What is needed:
From the line containing "return material" through the line containing "GIRDLE_RADIUS = 4.0 * MM", retype each line exactly; include both end lines and nothing beyond them.

Information shown:
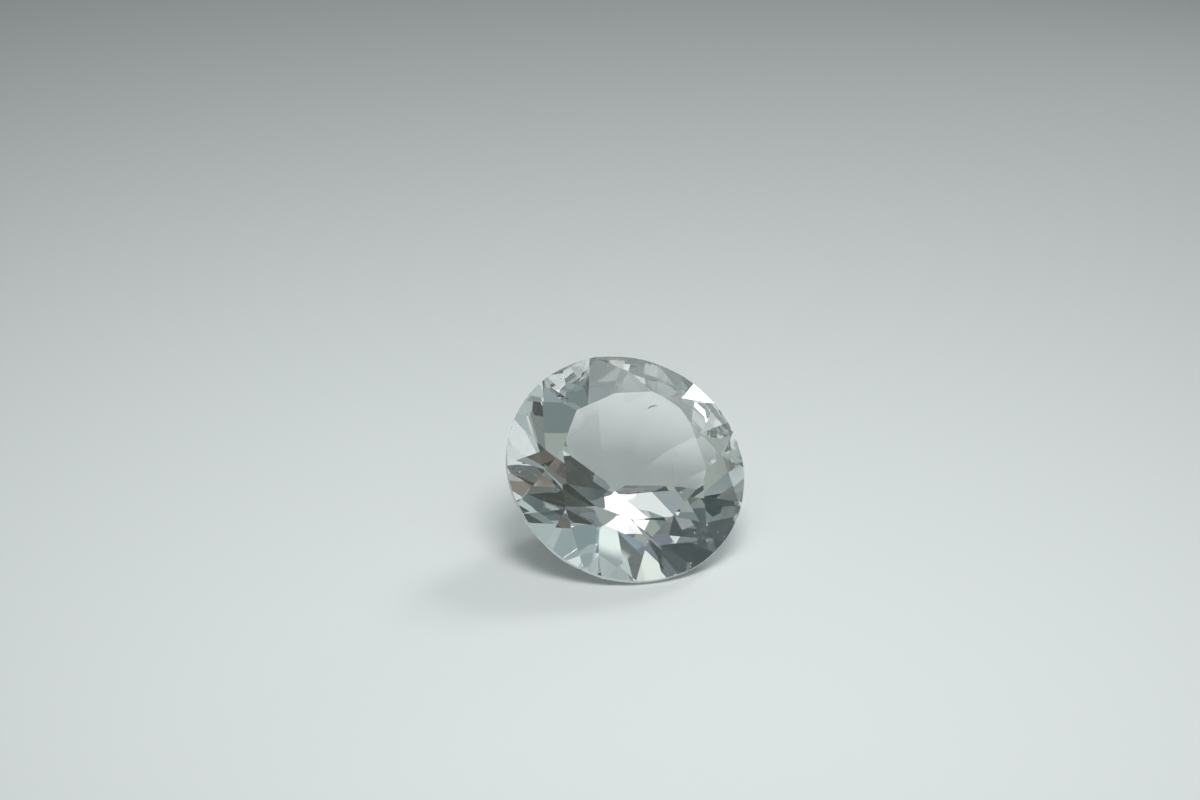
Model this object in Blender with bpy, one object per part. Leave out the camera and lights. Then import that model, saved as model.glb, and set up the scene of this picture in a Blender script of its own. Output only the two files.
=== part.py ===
"""A colourless petalite, hand cut as a round brilliant, lying on one main facet of its pavilion.

The stone is made as a cutter makes it: a round blank is ground flat once for each facet.
The cut is described upright, with the table up, then the stone is laid down.
Lengths are in millimetres and angles in degrees until the last step, which scales to metres.
"""

import math

import bmesh
import bpy
from mathutils import Matrix, Vector

# Blank
GIRDLE_DIAMETER = 8.0
GIRDLE_THICKNESS = 0.24
GIRDLE_SIDES = 96
BLANK_HEIGHT = 12.0

# Crown, counted round the stone from facet 0.
# A plane's turn is the way it faces, its slope is measured from the girdle, and its reach is the
# distance from the axis at which it meets the level of the girdle's edge.
CROWN_HEIGHT = 1.16
BEZEL_TURN = (30.5, 67.0, 117.0, 161.0, 206.0, 251.0, 295.0, 341.5)
BEZEL_SLOPE = (34.6, 35.6, 32.1, 35.9, 41.5, 35.4, 37.2, 36.5)
BEZEL_REACH = (3.95, 3.97, 3.99, 3.90, 4.02, 3.92, 3.97, 3.97)

# A star's tip is on the ridge between two bezels, at this distance from the axis.
STAR_TURN = (16.0, 54.0, 95.5, 157.5, 184.0, 230.5, 277.0, 319.0)
STAR_SLOPE = (21.7, 27.7, 22.6, 32.5, 20.0, 21.4, 23.0, 23.0)
STAR_TIP_RADIUS = (3.06, 2.82, 3.12, 2.92, 3.04, 3.08, 2.98, 3.22)

# Two upper halves go down from each star's tip. They share the middle point on the girdle.
UPPER_START = (-20.0, 36.5, 78.0, 108.5, 148.0, 209.0, 252.0, 291.0)
UPPER_MIDDLE = (3.0, 52.0, 84.0, 130.5, 178.0, 225.0, 271.5, 316.0)
UPPER_END = (22.0, 56.5, 97.5, 144.5, 199.0, 250.0, 288.5, 339.0)

# Pavilion mains, which meet at the culet. The stone lies on one of them.
MAIN_TURN = (13.5, 57.5, 86.5, 123.0, 188.5, 232.5, 279.5, 331.5)
MAIN_SLOPE = (42.1, 41.4, 40.0, 41.1, 40.5, 41.3, 41.2, 41.0)
MAIN_REACH = (4.00, 4.00, 4.00, 4.00, 3.99, 4.00, 3.98, 4.02)
RESTING_MAIN = 6

# Two lower halves go up from a fork on the ridge between two mains to the girdle.
FORK_RADIUS = (1.86, 1.84, 1.62, 1.80, 1.80, 1.80, 1.80, 1.82)
LOWER_START = (5.0, 49.0, 79.0, 132.5, 192.5, 237.0, 285.5, 324.5)
LOWER_MIDDLE = (27.5, 70.5, 104.0, 156.0, 210.5, 256.0, 303.5, 346.0)
LOWER_END = (52.0, 95.0, 129.0, 179.0, 229.0, 274.0, 325.0, 369.0)

# The stone lies leaning to the front, -Y.
FRONT = -90.0

# Looks of the plain solid
BODY_COLOUR = (0.93, 0.95, 0.95, 1.0)
POLISHED_ROUGHNESS = 0.03
PETALITE_IOR = 1.505

GIRDLE_RADIUS = GIRDLE_DIAMETER / 2
CROWN_EDGE = 0.0
PAVILION_EDGE = -GIRDLE_THICKNESS
FOLDS = len(BEZEL_TURN)
MM = 0.001
CUT_TOLERANCE = 1e-5


def around(turn, radius, height):
    """The point at this turn about the axis, this far from it."""
    angle = math.radians(turn)
    return Vector((radius * math.cos(angle), radius * math.sin(angle), height))


def sloped_plane(turn, slope, reach, level, side):
    """A plane as (normal, distance from the centre). side is 1 on the crown and -1 on the pavilion."""
    tilt = math.radians(slope)
    normal = around(turn, math.sin(tilt), side * math.cos(tilt))
    return normal, normal.dot(around(turn, reach, level))


def plane_through(first, second, third, side):
    """The plane through three points, facing up on the crown and down on the pavilion."""
    normal = (second - first).cross(third - first).normalized()
    if normal.z * side < 0:
        normal.negate()
    return normal, normal.dot(first)


def ridge_point(plane_a, plane_b, radius):
    """The point where two neighbouring planes meet, this far from the axis."""
    (normal_a, distance_a), (normal_b, distance_b) = plane_a, plane_b
    along = normal_a.cross(normal_b).normalized()
    rows = Matrix((normal_a, normal_b, along))
    start = rows.inverted() @ Vector((distance_a, distance_b, 0.0))
    # The distance from the axis grows with the step: solve |start + step * along| = radius in XY.
    a = along.xy.length_squared
    b = 2 * start.xy.dot(along.xy)
    c = start.xy.length_squared - radius**2
    root = math.sqrt(b * b - 4 * a * c)
    outward = (normal_a + normal_b).xy
    ends = [start + along * (-b + sign * root) / (2 * a) for sign in (1, -1)]
    return max(ends, key=lambda point: point.xy.dot(outward))


def crown_planes():
    """The table, the bezels, the stars and the upper halves."""
    bezels = [
        sloped_plane(turn, slope, reach, CROWN_EDGE, 1)
        for turn, slope, reach in zip(BEZEL_TURN, BEZEL_SLOPE, BEZEL_REACH)
    ]
    planes = [(Vector((0, 0, 1)), CROWN_HEIGHT)] + bezels
    for k in range(FOLDS):
        tip = ridge_point(bezels[k - 1], bezels[k], STAR_TIP_RADIUS[k])
        star_normal = sloped_plane(STAR_TURN[k], STAR_SLOPE[k], 0.0, CROWN_EDGE, 1)[0]
        planes.append((star_normal, star_normal.dot(tip)))
        middle = around(UPPER_MIDDLE[k], GIRDLE_RADIUS, CROWN_EDGE)
        for turn in (UPPER_START[k], UPPER_END[k]):
            planes.append(plane_through(tip, middle, around(turn, GIRDLE_RADIUS, CROWN_EDGE), 1))
    return planes


def pavilion_planes():
    """The mains and the lower halves."""
    mains = [
        sloped_plane(turn, slope, reach, PAVILION_EDGE, -1)
        for turn, slope, reach in zip(MAIN_TURN, MAIN_SLOPE, MAIN_REACH)
    ]
    planes = list(mains)
    for k in range(FOLDS):
        fork = ridge_point(mains[k], mains[(k + 1) % FOLDS], FORK_RADIUS[k])
        middle = around(LOWER_MIDDLE[k], GIRDLE_RADIUS, PAVILION_EDGE)
        for turn in (LOWER_START[k], LOWER_END[k]):
            planes.append(plane_through(fork, middle, around(turn, GIRDLE_RADIUS, PAVILION_EDGE), -1))
    return planes


def grind(stone, plane):
    """Cut the stone flat along one plane and close the cut with a single face."""
    normal, distance = plane
    bmesh.ops.bisect_plane(
        stone,
        geom=stone.verts[:] + stone.edges[:] + stone.faces[:],
        dist=CUT_TOLERANCE,
        plane_co=normal * distance,
        plane_no=normal,
        clear_outer=True,
    )
    bmesh.ops.holes_fill(stone, edges=[edge for edge in stone.edges if edge.is_boundary])


def cut_stone():
    """The whole stone, upright, in millimetres."""
    stone = bmesh.new()
    corner_radius = GIRDLE_RADIUS / math.cos(math.pi / GIRDLE_SIDES)
    bmesh.ops.create_cone(
        stone,
        cap_ends=True,
        segments=GIRDLE_SIDES,
        radius1=corner_radius,
        radius2=corner_radius,
        depth=BLANK_HEIGHT,
    )
    for plane in crown_planes() + pavilion_planes():
        grind(stone, plane)
    return stone


def lay_down(stone):
    """Turn the stone onto its resting facet, leaning to the front, and put the box's foot at the origin."""
    turn = Matrix.Rotation(math.radians(FRONT - MAIN_TURN[RESTING_MAIN]), 4, "Z")
    lean = Matrix.Rotation(math.radians(MAIN_SLOPE[RESTING_MAIN]), 4, "X")
    bmesh.ops.transform(stone, matrix=lean @ turn, verts=stone.verts)
    corners = [[vert.co[axis] for vert in stone.verts] for axis in range(3)]
    low = Vector([min(values) for values in corners])
    high = Vector([max(values) for values in corners])
    foot = Vector(((low.x + high.x) / 2, (low.y + high.y) / 2, low.z))
    bmesh.ops.translate(stone, vec=-foot, verts=stone.verts)
    bmesh.ops.scale(stone, vec=(MM, MM, MM), verts=stone.verts)


def petalite_material():
    """Clear, colourless, polished."""
    material = bpy.data.materials.new("petalite")
    material.use_nodes = True
    shader = material.node_tree.nodes["Principled BSDF"]
    shader.inputs["Base Color"].default_value = BODY_COLOUR
    shader.inputs["Roughness"].default_value = POLISHED_ROUGHNESS
    shader.inputs["Metallic"].default_value = 0.0
    shader.inputs["IOR"].default_value = PETALITE_IOR
    shader.inputs["Transmission Weight"].default_value = 1.0
    return material


def add_stone():
    """The one object of the model."""
    stone = cut_stone()
    lay_down(stone)
    bmesh.ops.recalc_face_normals(stone, faces=stone.faces)
    mesh = bpy.data.meshes.new("petalite")
    stone.to_mesh(mesh)
    stone.free()
    mesh.materials.append(petalite_material())
    bpy.context.scene.collection.objects.link(bpy.data.objects.new("petalite", mesh))


for leftover in list(bpy.data.objects):
    bpy.data.objects.remove(leftover)
add_stone()
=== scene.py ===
"""The petalite as in the photograph: a clear, hand-cut round stone on a pale sheet, in soft light."""

import math

import bmesh
import bpy
from mathutils import Matrix, Vector, noise


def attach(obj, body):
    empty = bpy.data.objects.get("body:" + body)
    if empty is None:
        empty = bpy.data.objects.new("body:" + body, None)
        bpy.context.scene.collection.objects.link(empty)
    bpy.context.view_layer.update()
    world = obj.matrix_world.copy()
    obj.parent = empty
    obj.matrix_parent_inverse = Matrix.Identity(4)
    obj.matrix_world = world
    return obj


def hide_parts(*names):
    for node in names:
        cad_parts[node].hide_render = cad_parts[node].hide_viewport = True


MM = 0.001

# The stone as it lies: its axis, and the middle of its girdle's upper edge
STONE_AXIS = Vector((0.0, -0.65869, 0.75241))
STONE_CENTRE = Vector((0.0, -0.08704, 2.80216)) * MM
FIRST_DIRECTION = Vector((0.98629, -0.12418, -0.10872))
SECOND_DIRECTION = STONE_AXIS.cross(FIRST_DIRECTION)
GIRDLE_RADIUS = 4.0 * MM

# Facets and edges. A face is the girdle's where its normal leans less than the limit along the axis.
WELD = 1e-4 * MM
COPLANAR = math.radians(0.3)
GIRDLE_LIMIT = 0.05
EDGE_WIDTH = 0.012 * MM
SHARP_FROM = math.radians(3.0)

# Small breaks along the girdle: turn in degrees, height above its upper edge, radius and bite in mm
CHIPS = [
    (247.0, -0.02, 0.16, 0.07),
    (244.5, -0.16, 0.10, 0.04),
    (23.0, 0.00, 0.14, 0.06),
    (18.5, -0.20, 0.10, 0.03),
    (207.0, -0.24, 0.11, 0.04),
    (291.0, 0.00, 0.10, 0.035),
    (336.0, -0.22, 0.12, 0.04),
    (128.0, 0.00, 0.12, 0.04),
    (74.0, -0.24, 0.10, 0.035),
]
CHIP_ROUGHNESS = 0.25
CHIP_LUMPS = 0.5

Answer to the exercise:
    return material


def add_stone():
    """The one object of the model."""
    stone = cut_stone()
    lay_down(stone)
    bmesh.ops.recalc_face_normals(stone, faces=stone.faces)
    mesh = bpy.data.meshes.new("petalite")
    stone.to_mesh(mesh)
    stone.free()
    mesh.materials.append(petalite_material())
    bpy.context.scene.collection.objects.link(bpy.data.objects.new("petalite", mesh))


for leftover in list(bpy.data.objects):
    bpy.data.objects.remove(leftover)
add_stone()
=== scene.py ===
"""The petalite as in the photograph: a clear, hand-cut round stone on a pale sheet, in soft light."""

import math

import bmesh
import bpy
from mathutils import Matrix, Vector, noise


def attach(obj, body):
    empty = bpy.data.objects.get("body:" + body)
    if empty is None:
        empty = bpy.data.objects.new("body:" + body, None)
        bpy.context.scene.collection.objects.link(empty)
    bpy.context.view_layer.update()
    world = obj.matrix_world.copy()
    obj.parent = empty
    obj.matrix_parent_inverse = Matrix.Identity(4)
    obj.matrix_world = world
    return obj


def hide_parts(*names):
    for node in names:
        cad_parts[node].hide_render = cad_parts[node].hide_viewport = True


MM = 0.001

# The stone as it lies: its axis, and the middle of its girdle's upper edge
STONE_AXIS = Vector((0.0, -0.65869, 0.75241))
STONE_CENTRE = Vector((0.0, -0.08704, 2.80216)) * MM
FIRST_DIRECTION = Vector((0.98629, -0.12418, -0.10872))
SECOND_DIRECTION = STONE_AXIS.cross(FIRST_DIRECTION)
GIRDLE_RADIUS = 4.0 * MM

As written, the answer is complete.